Structure
“Clearly we have not touched the deeper causes of our troubles…. the ultimate source of all these problems is in thought itself, the very thing of which our civilization is most proud, and therefore the one thing that is "hidden" because of our failure seriously to engage with its actual working in our own individual lives and in the life of society."
(David Bohm)
I recently read of a cardiac surgeon who said that 95 per cent of his post-operative patients simply returned to the lifestyle that ‘broke their hearts’.
It’s not an unusual pattern.
In my business, I wonder how many coaching clients or participants on leadership and development programs suffer the same fate as they return to their organisations? Troublesome patterns of power, relationship and identity are resilient and resistant. What is required for people to work with the deeper organisational dynamics they encounter?
As David Bohm says, ultimately, we find ourselves subject to patterns of thought that easily remain hidden, unseen, and continue to structure our lives unless we deliberately bring them into our attention.
As we search for some for the ‘deeper causes of our troubles’; the intolerance and fragmentation in our societies and ecologies, it is thinking that brings form to nations, economies, political parties, organisations, groups, cultures, laws and rules. As our thinking defines and exaggerates our differences, the underlying structures of thought become invisible and, forgetting that our similarities easily outweigh our differences, we move towards conflict and break each others’ hearts.
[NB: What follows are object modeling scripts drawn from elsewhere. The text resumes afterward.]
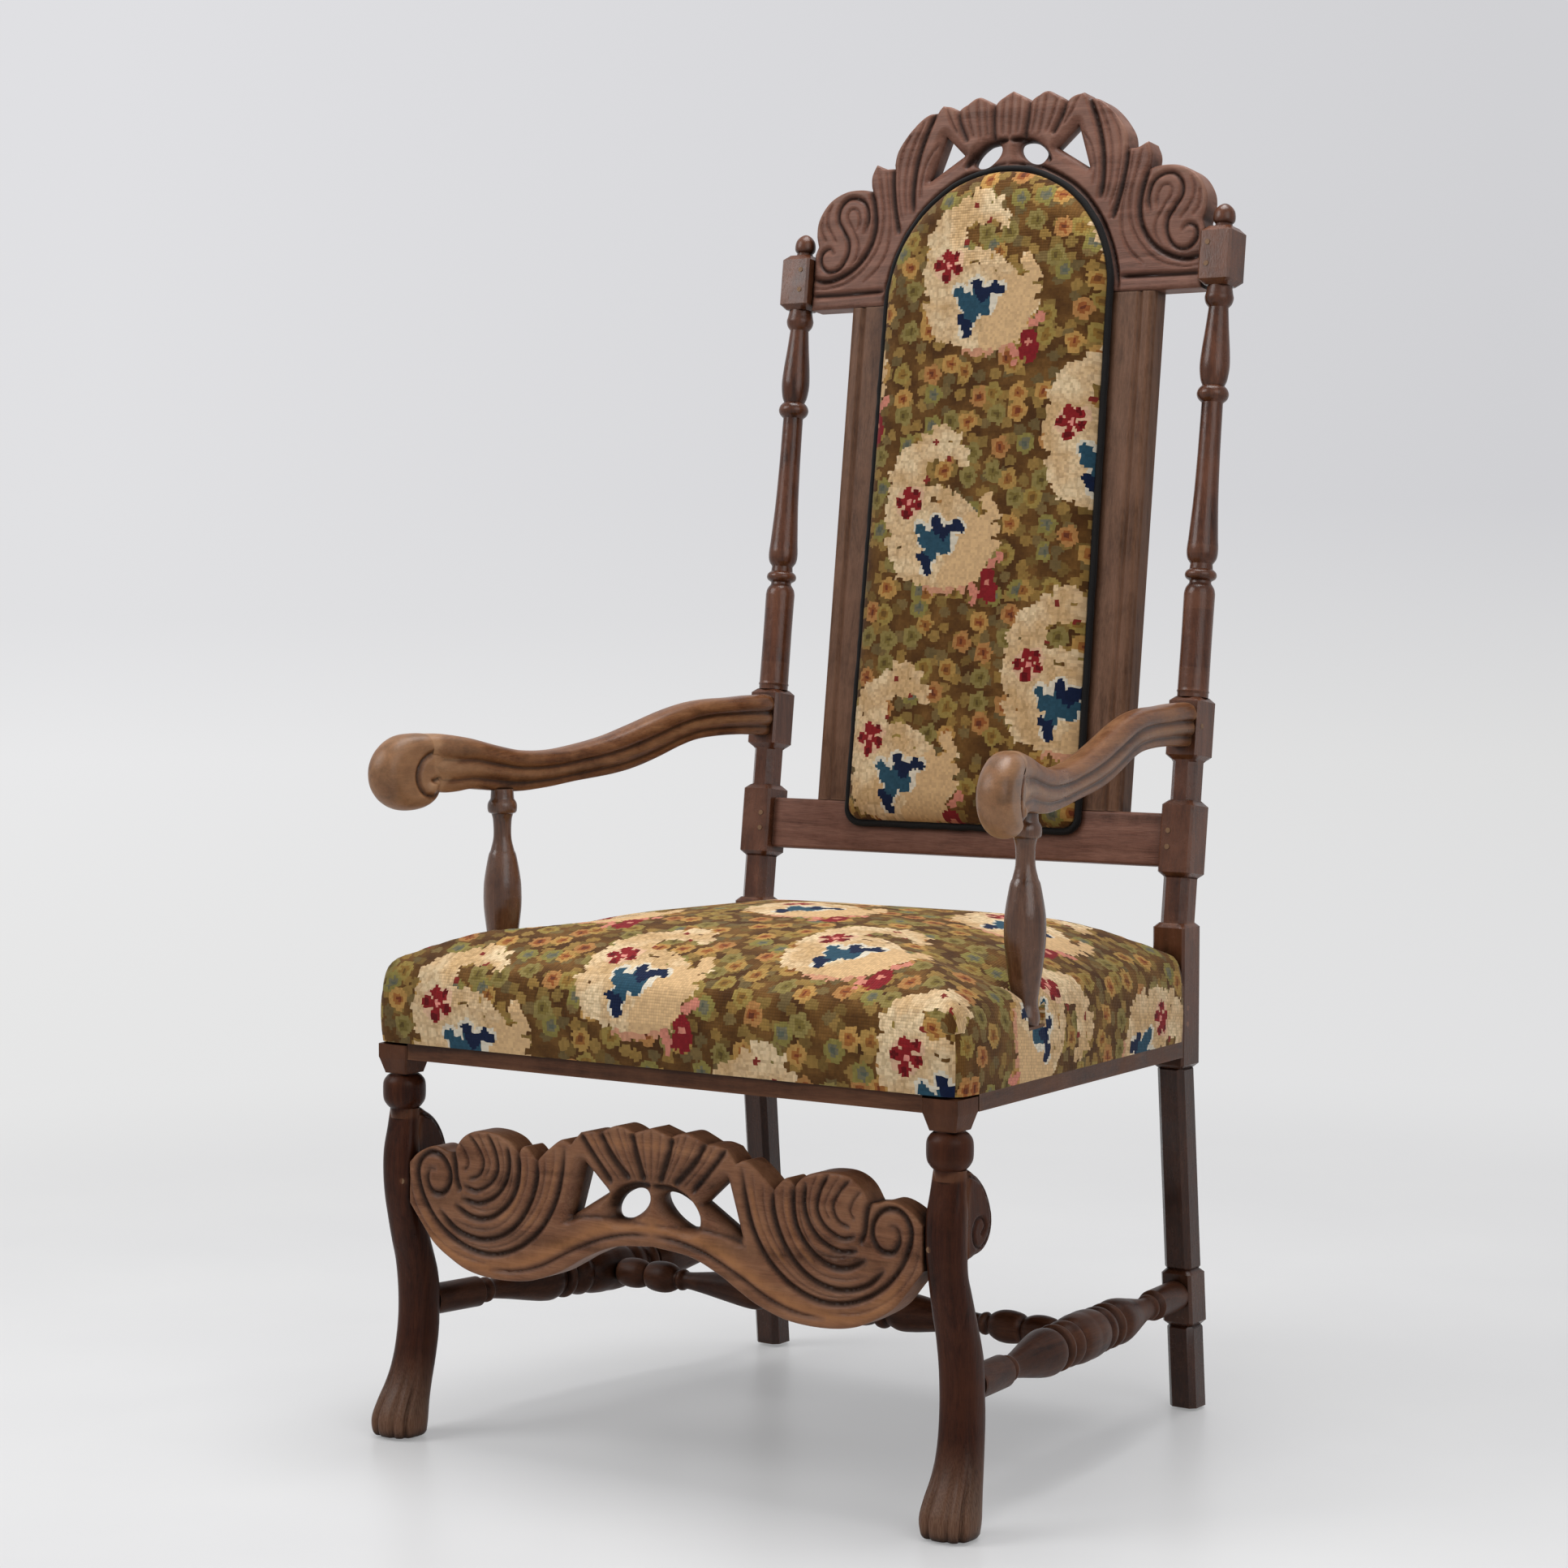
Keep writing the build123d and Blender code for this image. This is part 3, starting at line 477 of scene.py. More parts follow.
@dataclass(frozen=True)
class Carving:
    """A carved plate, the same on both sides of x = 0, with a triangle and an oval pierced through each half.

    The oval is given by its middle, half its length and width, and the tilt of its length in degrees. The face rolls
    down to its edge over the roll's width and is dished by the sink at a piercing. Spread says how many times wider
    the triangle and the oval are cut at the back.
    """

    front: float
    back: float
    roll: float
    sink: float
    triangle: Points
    oval: tuple[float, float, float, float, float]
    spread: Span
    cuts: tuple[Cut, ...]
    # Bands along ridges whose tone is raised, painting them pale as wear and highlight.
    wear_and_highlight: tuple[Cut, ...]
    dish: float = 10.0
    deepest: float = 14.0

    def loops(self, half: np.ndarray) -> list[np.ndarray]:
        """Draws the plate's outline and its four piercings.

        Args:
            half: The right half of the outline.

        Returns:
            The closed outline and the holes.
        """
        corners = (*self.triangle, self.triangle[0])
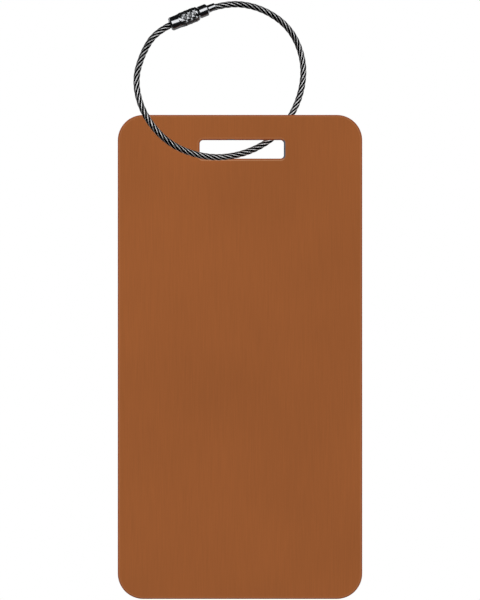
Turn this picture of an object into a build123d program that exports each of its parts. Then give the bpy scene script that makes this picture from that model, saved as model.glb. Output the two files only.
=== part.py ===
from build123d import *
import math
import os

# Luggage tag: a thin metal plate on a loop of steel wire rope, closed by a screw clasp.
# All sizes are in millimetres. The tag hangs upright: +Z up, +X to the right, +Y to the
# back, so the plate's front looks along -Y. The origin is the hang point, on the inside of
# the loop's top, where the loop bears on a bag's handle.

# ---- plate -------------------------------------------------------------------------
PLATE_WIDTH = 70.0
PLATE_HEIGHT = 138.6
PLATE_THICKNESS = 1.2
PLATE_CORNER_RADIUS = 7.3
PLATE_EDGE_ROUNDING = 0.35
PLATE_TOP_Z = -30.8

# ---- slot in the plate, for the cable ----------------------------------------------
SLOT_WIDTH = 24.1
SLOT_HEIGHT = 5.3
SLOT_CORNER_RADIUS = 1.0
SLOT_BEVEL = 0.4
SLOT_CENTRE_X = 0.5           # punched half a millimetre off the plate's centreline
BRIDGE_HEIGHT = 7.2           # metal left between the slot and the plate's top edge

# ---- cable -------------------------------------------------------------------------
CABLE_DIAMETER = 1.75
ARC_SHARE = 0.45              # share of the shorter run that a corner's arc takes up

# ---- clasp: its axis and the stations along it, measured from its middle ------------
CLASP_MIDDLE = (-14.4, -3.2, -3.2)
CLASP_HEADING = 5.0           # degrees from +X towards +Y
CLASP_RISE = 23.0             # degrees above the horizontal
CLASP_RUNNING_CLEARANCE = 0.08

SLEEVE_START = -6.0
SLEEVE_END = 2.8
SLEEVE_COLLAR_LENGTH = 2.85
SLEEVE_COLLAR_DIAMETER = 3.9
SLEEVE_KNURL_DIAMETER = 4.25
SLEEVE_END_WALL = 1.1
SLEEVE_END_CHAMFER = 0.45
SLEEVE_HOLE_DIAMETER = 2.05   # the cable slides and turns freely in it
STUD_DIAMETER = 2.8

FERRULE_SEAM = 0.1            # gap between the sleeve and the ferrule's shoulder
FERRULE_COLLAR_DIAMETER = 3.45
FERRULE_COLLAR_LENGTH = 2.65
FERRULE_TAIL_DIAMETER = 2.2
FERRULE_TAIL_END_DIAMETER = 2.0
FERRULE_TAIL_LENGTH = 2.4
FERRULE_EDGE_CHAMFER = 0.2
FERRULE_BORE_DEPTH = 4.35
STUD_LENGTH = 4.0
THREAD_PITCH = 0.5
THREAD_DEPTH = 0.25
THREAD_CREST_WIDTH = 0.05
THREAD_FLANK_WIDTH = 0.125

STOP_START = -4.8
STOP_LENGTH = 2.5
STOP_DIAMETER = 2.7
STOP_END_CHAMFER = 0.3
STOP_BORE_DEPTH = 2.0

FERRULE_SHOULDER = SLEEVE_END + FERRULE_SEAM
FERRULE_END = FERRULE_SHOULDER + FERRULE_COLLAR_LENGTH + FERRULE_TAIL_LENGTH
CABLE_START = FERRULE_END - FERRULE_BORE_DEPTH
CABLE_END = STOP_START + STOP_BORE_DEPTH
ROUTE_FIRST_CORNER = 10.5     # on the clasp's axis, where the cable starts to bend
ROUTE_LAST_CORNER = -9.8


def clasp_direction():
    """Unit vector along the clasp, from the sleeve's free end to the ferrule's tail."""
    rise, heading = math.radians(CLASP_RISE), math.radians(CLASP_HEADING)
    return Vector(
        math.cos(rise) * math.cos(heading),
        math.cos(rise) * math.sin(heading),
        math.sin(rise),
    )


def clasp_point(station):
    """Point on the clasp's axis at a distance from its middle."""
    return Vector(*CLASP_MIDDLE) + clasp_direction() * station


def on_clasp(outline):
    """Turn a closed (radius, station) outline about the clasp's axis."""
    axis_plane = Plane(
        origin=CLASP_MIDDLE,
        x_dir=Vector(0, 0, 1).cross(clasp_direction()),
        z_dir=clasp_direction(),
    )
    profile = make_face(Plane.XZ * Polyline(*[(r, s) for r, s in outline], close=True))
    return axis_plane * revolve(profile, Axis.Z, 360)


def plate_outline():
    return RectangleRounded(PLATE_WIDTH, PLATE_HEIGHT, PLATE_CORNER_RADIUS)


def build_tag_plate():
    """Flat plate, edges eased front and back, with a bevelled slot near its top."""
    middle = Plane(
        origin=(0, 0, PLATE_TOP_Z - PLATE_HEIGHT / 2),
        x_dir=(1, 0, 0),
        z_dir=(0, -1, 0),
    )
    body = extrude(plate_outline(), amount=PLATE_THICKNESS / 2, both=True)
    rims = body.edges().group_by(Axis.Z)[0] + body.edges().group_by(Axis.Z)[-1]
    body = fillet(rims, PLATE_EDGE_ROUNDING)

    slot_place = Location((SLOT_CENTRE_X, PLATE_HEIGHT / 2 - BRIDGE_HEIGHT - SLOT_HEIGHT / 2, 0))
    slot = RectangleRounded(SLOT_WIDTH, SLOT_HEIGHT, SLOT_CORNER_RADIUS)
    flare = RectangleRounded(
        SLOT_WIDTH + 2 * SLOT_BEVEL, SLOT_HEIGHT + 2 * SLOT_BEVEL, SLOT_CORNER_RADIUS + SLOT_BEVEL
    )
    body -= slot_place * extrude(slot, amount=PLATE_THICKNESS, both=True)
    for side in (1, -1):
        face = Pos(0, 0, side * PLATE_THICKNESS / 2) * flare
        waist = Pos(0, 0, side * (PLATE_THICKNESS / 2 - SLOT_BEVEL)) * slot
        body -= slot_place * loft([waist, face])
    return middle * body


def cable_route():
    """Corners of the cable's route, from inside the ferrule, round the loop, to the stop.

    The loop leans about its vertical: its left side hangs in front of the plate, it goes
    back through the slot, and its right side rises behind the bridge.
    """
    return [
        clasp_point(CABLE_START),
        clasp_point(ROUTE_FIRST_CORNER),
        Vector(5.3, 2.3, 0.8),
        Vector(14.4, 6.0, -4.4),
        Vector(18.7, 7.7, -13.6),
        Vector(18.1, 7.3, -23.5),
        Vector(13.6, 4.9, -33.0),
        Vector(7.2, 1.9, -39.2),
        Vector(-1.6, -2.2, -43.0),
        Vector(-10.4, -6.0, -43.5),
        Vector(-19.8, -9.8, -40.3),
        Vector(-26.8, -11.6, -32.6),
        Vector(-29.6, -10.8, -22.8),
        Vector(-27.4, -7.6, -13.9),
        clasp_point(ROUTE_LAST_CORNER),
        clasp_point(CABLE_END),
    ]


def corner_radii(points):
    """Largest arc that each corner's two runs allow."""
    radii = []
    for before, corner, after in zip(points, points[1:], points[2:]):
        run_in, run_out = corner - before, after - corner
        half_turn = math.radians(run_in.get_angle(run_out)) / 2
        radii.append(ARC_SHARE * min(run_in.length, run_out.length) / math.tan(half_turn))
    return radii


def build_cable_loop():
    """Round tube along the route: straight runs joined by tangent arcs."""
    points = cable_route()
    radii = corner_radii(points)
    path = FilletPolyline(*points, radius=radii)
    section = Plane(origin=points[0], z_dir=clasp_direction()) * Circle(CABLE_DIAMETER / 2)
    tube = sweep(section, path=path)
    expected = path.length * math.pi * (CABLE_DIAMETER / 2) ** 2
    print("cable radii", [round(r, 1) for r in radii])
    print("cable runs", [round((b - a).length, 1) for a, b in zip(points, points[1:])])
    print(f"cable length {path.length:.2f}, volume / (section x length) {tube.volume / expected:.5f}")
    return tube


def build_screw_sleeve():
    """Knurled nut with a smooth collar: the cable passes its end wall, the stud screws in."""
    collar, knurl = SLEEVE_COLLAR_DIAMETER / 2, SLEEVE_KNURL_DIAMETER / 2
    hole, thread = SLEEVE_HOLE_DIAMETER / 2, STUD_DIAMETER / 2 + CLASP_RUNNING_CLEARANCE
    knurl_start = SLEEVE_START + SLEEVE_COLLAR_LENGTH
    ease = knurl - collar
    return on_clasp([
        (hole, SLEEVE_START),
        (collar - SLEEVE_END_CHAMFER, SLEEVE_START),
        (collar, SLEEVE_START + SLEEVE_END_CHAMFER),
        (collar, knurl_start - ease),
        (knurl, knurl_start),
        (knurl, SLEEVE_END - 2 * ease),
        (collar - ease, SLEEVE_END),
        (thread, SLEEVE_END),
        (thread, SLEEVE_START + SLEEVE_END_WALL),
        (hole, SLEEVE_START + SLEEVE_END_WALL),
    ])


def stud_outline():
    """The thread, drawn as rings, from the ferrule's shoulder to the tip, as (radius, station)."""
    crest, root = STUD_DIAMETER / 2, STUD_DIAMETER / 2 - THREAD_DEPTH
    outline = []
    for ring in range(int(STUD_LENGTH / THREAD_PITCH)):
        middle = FERRULE_SHOULDER - (ring + 0.5) * THREAD_PITCH
        half_crest = THREAD_CREST_WIDTH / 2
        half_foot = half_crest + THREAD_FLANK_WIDTH
        outline += [(root, middle + half_foot), (crest, middle + half_crest)]
        outline += [(crest, middle - half_crest), (root, middle - half_foot)]
    return outline + [(root, FERRULE_SHOULDER - STUD_LENGTH), (0, FERRULE_SHOULDER - STUD_LENGTH)]


def build_threaded_ferrule():
    """Smooth collar with a slim tapered tail on the cable, and a threaded stud in the sleeve."""
    bore, collar = CABLE_DIAMETER / 2, FERRULE_COLLAR_DIAMETER / 2
    collar_end = FERRULE_SHOULDER + FERRULE_COLLAR_LENGTH
    return on_clasp([
        (0, CABLE_START),
        (bore, CABLE_START),
        (bore, FERRULE_END),
        (FERRULE_TAIL_END_DIAMETER / 2, FERRULE_END),
        (FERRULE_TAIL_DIAMETER / 2, collar_end + FERRULE_EDGE_CHAMFER),
        (collar, collar_end),
        (collar, FERRULE_SHOULDER + FERRULE_EDGE_CHAMFER),
        (collar - FERRULE_EDGE_CHAMFER, FERRULE_SHOULDER),
        *stud_outline(),
    ])


def build_stop_ferrule():
    """Bead crimped on the cable's other end: it holds the sleeve on the cable."""
    bore, outside = CABLE_DIAMETER / 2, STOP_DIAMETER / 2
    end = STOP_START + STOP_LENGTH
    return on_clasp([
        (bore, STOP_START),
        (outside, STOP_START),
        (outside, end - STOP_END_CHAMFER),
        (outside - STOP_END_CHAMFER, end),
        (0, end),
        (0, CABLE_END),
        (bore, CABLE_END),
    ])


def main():
    parts = {
        "tag_plate": build_tag_plate(),
        "cable_loop": build_cable_loop(),
        "threaded_ferrule": build_threaded_ferrule(),
        "screw_sleeve": build_screw_sleeve(),
        "stop_ferrule": build_stop_ferrule(),
    }
    os.makedirs("parts", exist_ok=True)
    for name, shape in parts.items():
        shape.label = name
        export_step(shape, f"parts/{name}.step")


main()
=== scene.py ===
import math

import bmesh
import bpy
from mathutils import Matrix, Vector


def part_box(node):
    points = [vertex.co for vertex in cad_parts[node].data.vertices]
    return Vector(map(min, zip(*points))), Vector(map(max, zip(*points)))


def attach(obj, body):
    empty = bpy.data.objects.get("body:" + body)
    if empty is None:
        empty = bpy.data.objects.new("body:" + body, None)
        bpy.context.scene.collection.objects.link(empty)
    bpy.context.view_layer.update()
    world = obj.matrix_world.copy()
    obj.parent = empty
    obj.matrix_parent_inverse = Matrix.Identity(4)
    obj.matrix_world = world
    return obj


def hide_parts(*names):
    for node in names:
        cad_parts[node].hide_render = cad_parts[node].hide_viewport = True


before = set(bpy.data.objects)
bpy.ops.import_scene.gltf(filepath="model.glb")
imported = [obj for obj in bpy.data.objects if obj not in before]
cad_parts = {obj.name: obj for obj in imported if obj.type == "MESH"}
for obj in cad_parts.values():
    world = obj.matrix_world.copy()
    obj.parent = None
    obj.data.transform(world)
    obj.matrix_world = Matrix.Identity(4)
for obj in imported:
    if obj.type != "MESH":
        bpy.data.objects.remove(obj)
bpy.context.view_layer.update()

# A luggage tag: a brushed metal plate hung on a loop of steel wire rope with a knurled
# screw clasp. Everything is in metres in the row's frame: +Z up, the front looks along -Y,
# and the origin is the hang point inside the loop's top.

MM = 0.001
SCENE = bpy.context.scene

# ---- sizes that the frame's boxes don't give, as in the CAD part ---------------------
PLATE_CORNER_RADIUS = 7.3 * MM
SLOT_WIDTH = 24.1 * MM
SLOT_HEIGHT = 5.3 * MM
SLOT_CORNER_RADIUS = 1.0 * MM
SLOT_CENTRE_X = 0.5 * MM
BRIDGE_HEIGHT = 7.2 * MM
EDGE_ROUNDING = 0.35 * MM
SLOT_ROUNDING = 0.4 * MM
FACE_BAND = 0.5 * MM          # strip of flat face beside an eased edge, with its own faces
PLATE_CORNER_STEPS = 16
SLOT_CORNER_STEPS = 8

ROPE_DIAMETER = 1.75 * MM
ROPE_STRANDS = 6
ROPE_LAY = 11.9 * MM          # length in which a strand goes once round the rope
STRAND_RADIUS = 0.3 * MM
ROPE_SPREAD = 0.04 * MM       # the open lay stands this much proud of the nominal radius
STRAND_WIRES = 6              # outer wires in a strand, drawn flat by its die
WIRE_LAY = 3.8 * MM           # length in which a wire goes once round its strand
RINGS_PER_LAY = 30            # rings of points along a strand in one rope lay

CLASP_MIDDLE = Vector((-14.4, -3.2, -3.2)) * MM
CLASP_HEADING = math.radians(5.0)
CLASP_RISE = math.radians(23.0)
CLASP_AXIS = Vector((
    math.cos(CLASP_RISE) * math.cos(CLASP_HEADING),
    math.cos(CLASP_RISE) * math.sin(CLASP_HEADING),
    math.sin(CLASP_RISE),
))
# Names in START, END or SHOULDER are stations on the clasp's axis, measured from its middle
# towards the ferrule's tail. COLLAR, TAIL, LIP, HOLE, BORE, ROOT, LAND and CREST are radii.
SLEEVE_START = -6.0 * MM
SLEEVE_END = 2.8 * MM
SLEEVE_WALL_END = -4.9 * MM
SLEEVE_COLLAR = 1.95 * MM
SLEEVE_HOLE = 1.025 * MM
SLEEVE_BORE = 1.48 * MM
KNURL_START = -3.15 * MM
KNURL_ROOT = 1.98 * MM
KNURL_LAND = 2.0 * MM
KNURL_CREST = 2.125 * MM
KNURL_DIAMONDS = 11           # diamonds round the sleeve in one row
KNURL_ROWS = 6
KNURL_MARGIN = 0.1 * MM       # plain land left before the first row
KNURL_END = SLEEVE_END - 0.45 * MM
KNURL_SUNK = 0.03 * MM        # the diamonds' feet go this far into the sleeve's body
DIAMOND_TOP, DIAMOND_FOOT = 0.13, 0.5   # radii of its flat top and its foot, one diamond wide
FERRULE_SHOULDER = 2.9 * MM
FERRULE_COLLAR_END = 5.55 * MM
FERRULE_END = 7.95 * MM
FERRULE_COLLAR = 1.725 * MM
FERRULE_TAIL = 1.1 * MM
FERRULE_TAIL_LIP = 1.0 * MM
PIN_HOLE = 0.02 * MM          # the ferrule's outline closes on itself just off its axis
LEAD_IN = 0.1 * MM            # chamfer at the mouth of the sleeve's bore and hole
STUD_CREST = 1.4 * MM
STUD_ROOT = 1.15 * MM
STUD_END = -1.1 * MM
THREAD_PITCH = 0.5 * MM
ROPE_START = 3.6 * MM
ROPE_END = -2.8 * MM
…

The images I made on my iPhone, of the trailing flowers over a gateway in our garden, were a brief exploration of the beauty and aesthetics of structure. Daily photography and creativity, taking time to stop, stare and attentively appreciate my surroundings has been a discipline that I adopted about a year ago, after my encounter with ‘burnout’.
It has been a confusing period of recovery and adjustment but the experience has left me sensitised and curious, reflexively asking deeper questions about the mostly opaque assumptions and patterns that inform our work and business lives.
One of those assumptions is that we’re not supposed to stop and stare at the flowers.
There isn’t time.
Yet I have become ever more determined to pause, to stare into the patterns of thought that deeply influence my brief time on this planet. It feels like a radical act.
There are no surprises. My everyday assumptions are mostly based on the fear that I will not be ‘OK’ and manifest themselves in unspoken mantras: work hard, be perfect, fit in, be original, hurry up, and, there isn’t time…
Yet time spent in reflection, individually and collectively, gazing gently into the patterns of our thought is essential if we are to shift the lifestyles that will ultimately break us.
We face ecological and social collapse; the stakes couldn’t be higher.
Let’s take the time. Let’s be radical.
Let’s stop and stare.
Notes:
Take a look at David Bohm’s ‘On Dialogue’ for a fabulous consideration of how we think and impact it has on us. Alternatively, download a copy of ‘Dialogue - a proposal’ by David Bohm, Donald Factor and Peter Garret.
Mark Edwards’ ‘Hard Rain’ project brings the consequences of how we think to life visually. It is both beautiful and deeply disturbing.
I’ve been reading Nicholas Mirzoeff’s ‘How to See the World’ which helps us to understand more of how visual media can change things.